Time travelling isn’t a new topic neither in films nor in literature. It seems that people have always been fascinated by stories about travelling back into history to meet people from the past and forward in time to get a glimpse of a possible future. BBC’s “Doctor Who” has everything people expect from a telly series covering that topic: an age old time traveller who knows not only how to handle humans but also past, present and the future – not to mention all sorts of aliens.
“My mother died a very long time ago. I, on the other hand, did not.”
Matt Haig’s new book “How to Stop Time” comes without aliens, or strange tech gadgets but with a man who ages in slow motion. Tom Hazard may look like a 40 year old guy. But he has outlived centuries before he hits modern day London – and he hasn’t lost his memory. That’s why he not only remembers ancient times and places like Shakespeare’s London (and the great playwright himself). He also has to cope with serious headaches indicating that his brain, like a hard drive, is about to reach its maximum capacity. Teaching history at a school in London, Tom uses his first-hand-knowledge to bring history to life for his pupils without revealing his true identity. But the past is always with him.

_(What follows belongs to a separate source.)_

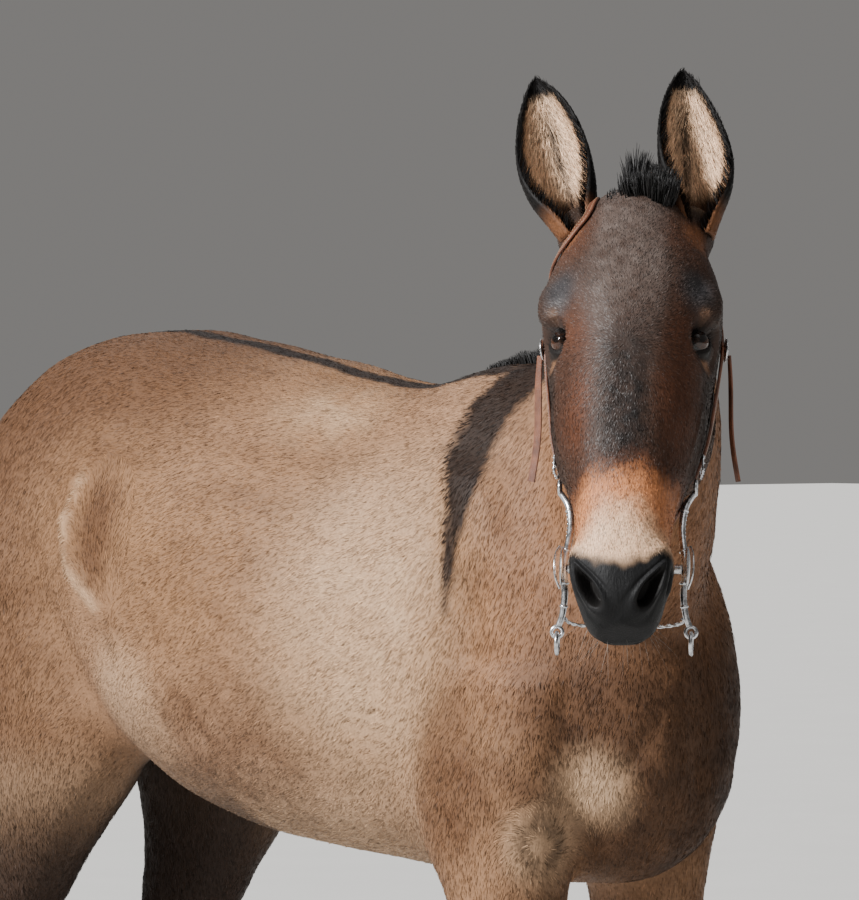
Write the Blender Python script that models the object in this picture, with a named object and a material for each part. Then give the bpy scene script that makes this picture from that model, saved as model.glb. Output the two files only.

“How to Stop Time” is an intense story that hooks the reader from the very beginning not because it is breathtakingly fast and action packed but because it is calm and lacks all sorts of excitement in a very fascinating way. Matt Haig’s newest novel is one to loose yourself in – which is the best you can say of any book.
Matt Haig: How to Stop Time, Canongate, 15 €/13 £.
Die deutsche Ausgabe wird 2018 im dtv erscheinen.